From the mountain of irrational dietary requirements put forth by the federal government to the heavily subsidized processed foods that are dumped into school districts across the country, Jamie discovered that this was a long term proposition. My wife and I were dumbfounded at how schools regularly provide, for example, flavored milk products (strawberry and chocolate) that are loaded with as much sugar as sodas all as a means to get children their required daily calcium and vitamin D. Hmmm, take something that children don't like and saturate it with sugar. What's next, candy coated broccoli or chocolate asparagus?

Very simply, what Jamie ran into was the wall of entrenched specialization. Someone, somewhere convinced the powers that be that it was necessary to ensure that children drank milk. And someone responded by delivering a variety of milk products to ensure that directive was fulfilled. It is a bureaucracy established to control and deliver one narrow policy in absence of a broader picture.

In building our cities, many of us have long realized that the same micro-management of minutiae exists in every level of the built environment.
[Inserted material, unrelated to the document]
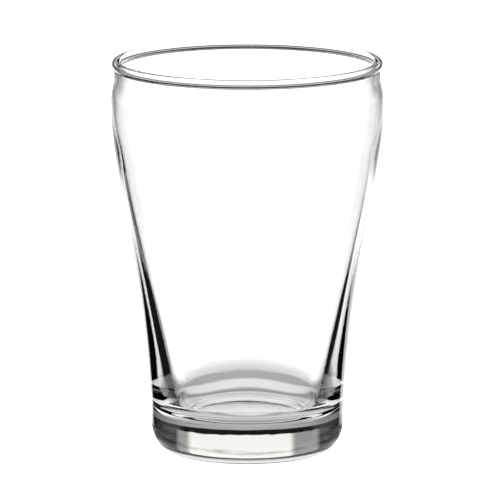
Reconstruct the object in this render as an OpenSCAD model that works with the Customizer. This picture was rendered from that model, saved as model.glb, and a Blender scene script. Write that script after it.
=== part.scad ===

The moment you try to approach a problem comprehensively, the specialists all awaken and tell you why their narrow focus must be heeded in spite of their obvious shortcomings when taken as a whole. The stormwater guys have said that all urbanism is bad because it pollutes our water supply uniformly. The traffic guys will make you oversize your streets because that is what the state or national standard requires. And the environmentalists will protect a wetland regardless of how beneficial it really is to the greater ecosystem. The list goes on and on and on.

We need more Jamies out there fighting for common sense, a trait that our first world "affluenza" has taken from us. It's more about consumption that fulfills our short term wants and than prudence for the long-term needs. And people like Jamie who are willing to roll up their sleeves and fight the system - people who are willing to ask "Why do we do it this way?" and who are not willing to accept "because" as an answer.


As they say, the revolution starts in the hills. In this case we hope that it's in the hills of Huntington, West Virginia.